Clara de BH (Lindo texto de Fabricio Carpinejar)
Clarinha, você morreu dormindo, próxima dos seus 80 anos, com a mão de Deus estendida em sua testa, bandana fria e reconfortante. Estava linda, o corpo diáfano e solar, o rosto leonino, ainda procurando não esquecer os brincos prediletos antes de conhecer o paraíso.
Viajou num suspiro, não num gemido. A leucemia lhe levou em uma semana, mas não levou a sua leveza. Você ria mesmo com o tubo de oxigênio, você colocava adesivos na mesinha mesmo depois de uma sessão de quimioterapia, você transformou o quarto em varanda de amigos. Pedia que passasse numa padaria para trazer salgados para as visitas. Sempre preocupada com as visitas, como toda mineira, preocupada em pôr a mesa da gentileza. Cumprimentava os desesperados pelo sobrenome; os mendigos, pelo nome; os anjos, pelo apelido.

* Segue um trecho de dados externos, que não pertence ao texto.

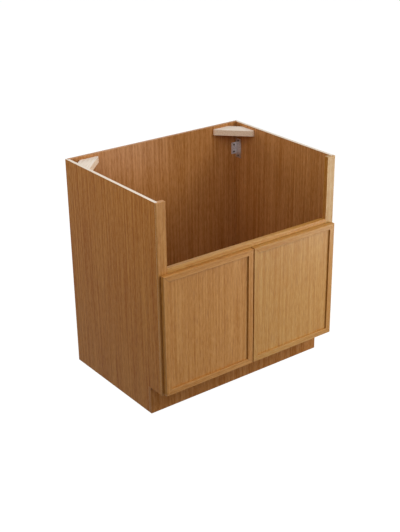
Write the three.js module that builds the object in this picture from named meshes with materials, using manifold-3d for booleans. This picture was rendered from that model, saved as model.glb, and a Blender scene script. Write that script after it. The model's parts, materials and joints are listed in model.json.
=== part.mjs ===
// Farmhouse sink base cabinet in millimetres, +Z up. The doors face -Y, x is centred, and the origin is
// on the floor under the middle of the outline. The apron of the sink drops in over the low front rail.
import * as THREE from "three";
import { mergeVertices } from "three/addons/utils/BufferGeometryUtils.js";
import Module from "manifold-3d";

const wasm = await Module();
wasm.setup();

// Carcass
const cabinetWidth = 838.2;
const cabinetHeight = 876.3;
const boxDepth = 609.6; // face frame's front to the back panel's rear
const sideThickness = 12.7;
const backThickness = 12.7;
const floorThickness = 12.7;
const dadoDepth = 6.35; // how far the floor and the back are let into the sides
const toeKickHeight = 114.3;
const toeKickRecess = 76.2;
const toeBoardThickness = 12.7;
const seatGap = 0.3; // glue line, or the air between two pieces that touch

// Face frame
const stileWidth = 38.1;
const frameThickness = 19.05;
const stileRebateDepth = 9.5; // the side panel's front edge is let into the stile's back
const apronCutDepth = 254; // from the cabinet's top down to the apron rail
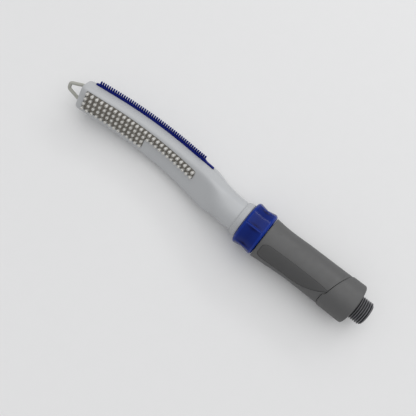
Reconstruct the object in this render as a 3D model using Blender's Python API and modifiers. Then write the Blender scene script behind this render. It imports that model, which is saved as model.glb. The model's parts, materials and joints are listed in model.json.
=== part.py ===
"""Handheld pet bath sprayer.

A curved spray head with soft nozzle nubs, a side comb and a hanging loop is joined by a
rotary flow valve to a straight handle with a male G1/2 hose thread.

Everything is modelled in millimetres in the wand's own frame and written in metres:
+X runs along the handle from the tip to the hose thread, with x = 0 at the middle of the
flow ring, +Y is the comb side and +Z is the nozzle side. The empty "wand_pose" then rolls
and tilts the wand into the pose in which it lies on a table.
"""

import math

import bmesh
import bpy
from mathutils import Matrix, Vector

MM = 0.001
GAP = 0.3

# ---- resting pose on the table -------------------------------------------------------
ROLL = math.radians(45.9)
TILT = math.radians(1.44)

# ---- head: centre line and cross-section ---------------------------------------------
NECK_END_X = -15.7
NECK_STRAIGHT = 6.0
NECK_BEND_RADIUS = 30.0
NECK_BEND_ANGLE = math.radians(19.0)
HEAD_BEND_RADIUS = 257.8
HEAD_BEND_ANGLE = math.radians(30.0)
NECK_BEND_LENGTH = NECK_BEND_RADIUS * NECK_BEND_ANGLE
HEAD_BEND_LENGTH = HEAD_BEND_RADIUS * HEAD_BEND_ANGLE
TIP_STRAIGHT = 25.5
HEAD_LENGTH = NECK_STRAIGHT + NECK_BEND_LENGTH + HEAD_BEND_LENGTH + TIP_STRAIGHT
COMB_SIDE_WIDTH = 12.9
FAR_SIDE_WIDTH = 14.3
HEAD_TOP = 12.2
HEAD_BACK = 12.4
HIP_BULGE = 1.6
HIP_COMB_SIDE = 0.8
HIP_COMB_BACK = 3.0
HIP_AT = 42.0
HIP_SPREAD = 14.0
HEAD_TAPER = 0.0012
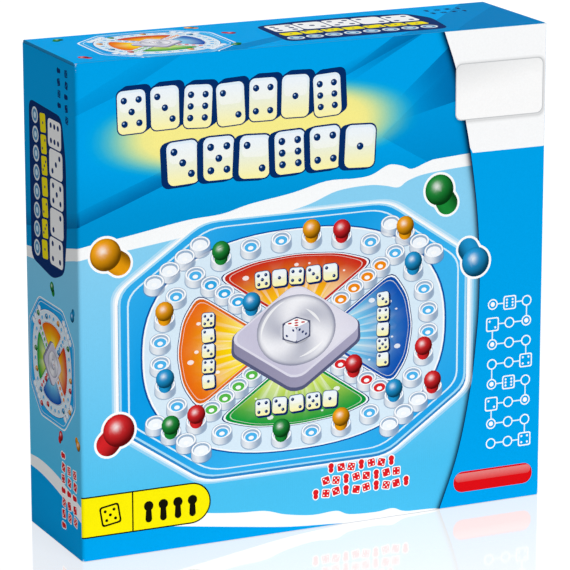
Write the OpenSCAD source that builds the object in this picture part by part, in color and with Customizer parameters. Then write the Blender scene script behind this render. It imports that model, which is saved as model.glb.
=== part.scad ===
// Pop-up dice board game, packed in its upright tuck-top retail carton.
//
// Row frame: X to the right, Y to the back, Z up. The origin is the middle of the carton's footprint, on the
// surface that it stands on. The printed front faces -Y. All sizes are in millimetres.
//
// The carton is worked out from what it holds: the game unit stands on its edge inside, dome towards the front,
// between two folded card fillers, and the carton wraps them with named clearances.

/* [Carton] */
// Thickness of the micro-flute carton board
board_t = 1.5; // [1:0.1:2.2]
// Room beside the game unit, on each side
side_room = 9.5; // [8:0.5:20]
// Room above the game unit, under the top flaps
head_room = 8.45; // [4:0.05:20]
// Room between the dome and the front panel
front_room = 24.5; // [20:0.5:40]
// Length of the tuck flap on the lid
tuck_len = 18; // [12:1:24]
// How far the tuck flap leans inwards when the lid is shut, in degrees
tuck_lean = 16; // [15:1:20]
// Length of each dust flap
dust_len = 50; // [36:1:60]
// Width of the glue flap inside the left side panel
glue_flap_w = 15; // [10:1:20]

/* [Card fillers] */
// Thickness of the filler card
filler_t = 1.2; // [0.8:0.1:1.8]
// How far each filler reaches in over the game unit's rim
filler_grip = 8; // [5:1:10]

/* [Rules leaflet] */
// Width of the folded leaflet
leaflet_w = 148; // [100:1:150]
// Height of the folded leaflet
leaflet_h = 210; // [150:1:215]
// Thickness of the folded leaflet
leaflet_t = 0.8; // [0.4:0.1:1]

/* [Game unit] */
// Width of the octagonal housing across its flats
unit_w = 248; // [244:1:300]
// How far each corner of the housing is cut back along both sides
unit_cut = 62; // [58:1:66]
// Height of the housing from its lower edge to the top of its rim
housing_h = 24; // [22:1:30]
// Wall thickness of the housing and its cover
wall_t = 2; // [1.6:0.1:2.4]
// Height of the rim above the deck
rim_h = 4; // [3:0.5:6]
// Thickness of the printed board
card_t = 0.6; // [0.3:0.1:1]
// Thickness of the clear cover over the printed board
cover_t = 1.2; // [0.8:0.1:2]
// Height of the feet
foot_h = 2; // [1.8:0.1:4]
// Radius of the feet
foot_r = 7; // [5:0.5:7]

/* [Peg cups] */
// Outside diameter of a peg cup
cup_od = 13; // [11.6:0.1:13.5]
// Inside diameter of a peg cup
cup_id = 9.6; // [9.4:0.1:10]
// Height of a peg cup
cup_h = 5.5; // [4:0.5:8]
// Spacing of the cups in the home rows and starting rows
cup_pitch = 14; // [13.6:0.1:14.4]

/* [Pegs] */
// Diameter of a peg's body
peg_d = 7.6; // [6.2:0.1:9]
// Height of a peg's body up to the middle of its ball
peg_h = 13.5; // [11:0.5:16]
// Diameter of a peg's ball
ball_d = 11; // [9:0.5:12.5]

/* [Popper] */
// Outside radius of the dome
dome_r = 24; // [22:0.5:26]
// Wall thickness of the dome
dome_wall = 1.5; // [1:0.1:2]
// Width of the flange that keeps the dome under its bezel
flange_w = 3; // [2:0.5:3]
// Thickness of that flange
flange_t = 1.6; // [1.2:0.1:1.8]
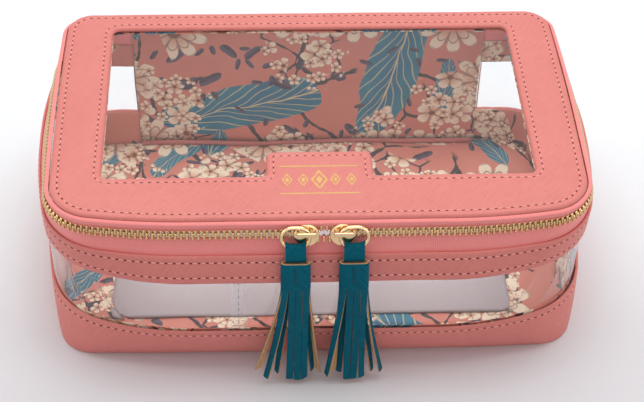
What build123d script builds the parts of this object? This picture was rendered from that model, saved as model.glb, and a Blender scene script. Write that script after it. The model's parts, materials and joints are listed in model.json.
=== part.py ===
from build123d import *
import math
import os

os.makedirs("parts", exist_ok=True)

# Outline of the lid and heights of the seams, in millimetres
LID_LENGTH = 246.0
LID_DEPTH = 150.5
HEIGHT = 91.0
ZIP_HEIGHT = 82.5
BAND_TOP = 73.0
WINDOW_TOP = 59.0
WINDOW_BOTTOM = 26.5
LID_RADIUS, LID_BACK_RADIUS = 21.0, 12.5
LID_BOW = 3.5
LID_END_BOW = 0.8
STRAIGHT_FRONT = 58.0

# How far the soft wall stands out beyond the lid's edge, at the ends and in front
BASE_OUT, BASE_OUT_FRONT, BASE_RADIUS, BASE_BACK_RADIUS = 3.4, -1.2, 16.0, 17.0
TOE_OUT, TOE_OUT_FRONT, TOE_RADIUS, TOE_BACK_RADIUS = 6.7, 4.6, 29.0, 19.0
SHOULDER_OUT, SHOULDER_OUT_FRONT, SHOULDER_RADIUS, SHOULDER_BACK_RADIUS = 9.6, 9.5, 42.0, 22.0
BELLY_OUT, BELLY_OUT_FRONT, BELLY_RADIUS, BELLY_BACK_RADIUS = 10.3, 10.8, 45.0, 23.0
BAND_OUT, BAND_OUT_FRONT, BAND_RADIUS, BAND_BACK_RADIUS = 9.6, 5.8, 36.0, 22.0
ZIP_OUT, ZIP_OUT_FRONT, ZIP_RADIUS, ZIP_BACK_RADIUS = 5.8, 2.8, 28.0, 17.0
TOE_HEIGHT = 9.0
BASE_BOW = 1.0
WALL_BOW = 4.4
WALL_END_BOW = 4.0
ZIP_END_BOW = 2.0

# Sheet thicknesses and the gap left between two sewn layers
LEATHER = 1.4
CLEAR_SHEET = 0.4
LINING = 0.45
TAPE = 0.75
BOARD = 2.0
CARD = 0.5
LID_LEATHER = 2.0
LAYER_GAP = 0.05
FLOOR_EASE = 0.5
SEAM_LAP = 4.0

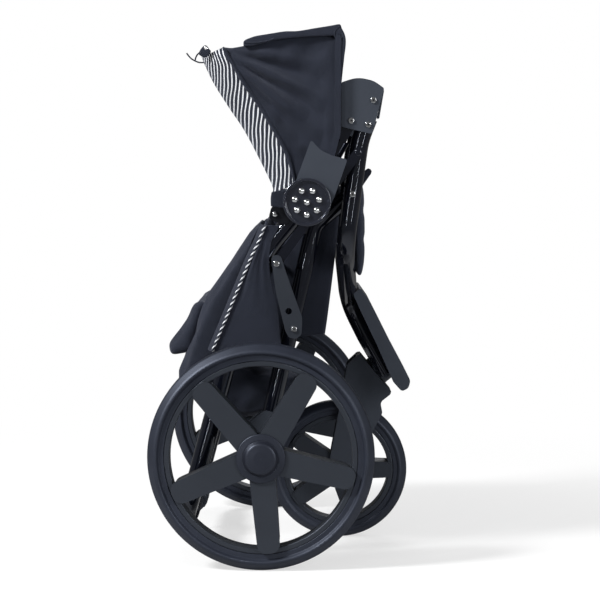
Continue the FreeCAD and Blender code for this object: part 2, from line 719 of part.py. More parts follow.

Foi se despedindo de um por um: da filha Beatriz que abaixava a cabeça em seu avental para você mergulhar os dedos finos nos cachos dourados, neste colo imaginário que existe entre mãe e filha desde o ventre, ou do ex-marido que fez massagem em seus pés. Não poderia haver maior cena de amor do que um ex se aproximar do leito de um hospital, recusar a solenidade da doença e massagear os pés da mãe de sua filha antes dela morrer, como agradecimento humilde ao tamanho do que viveram juntos.
Você foi inesquecível dentro da sutileza: a pureza enamorada da fé. Jamais quis receber qualquer coisa para ser catequista. Seu coração era uma capela.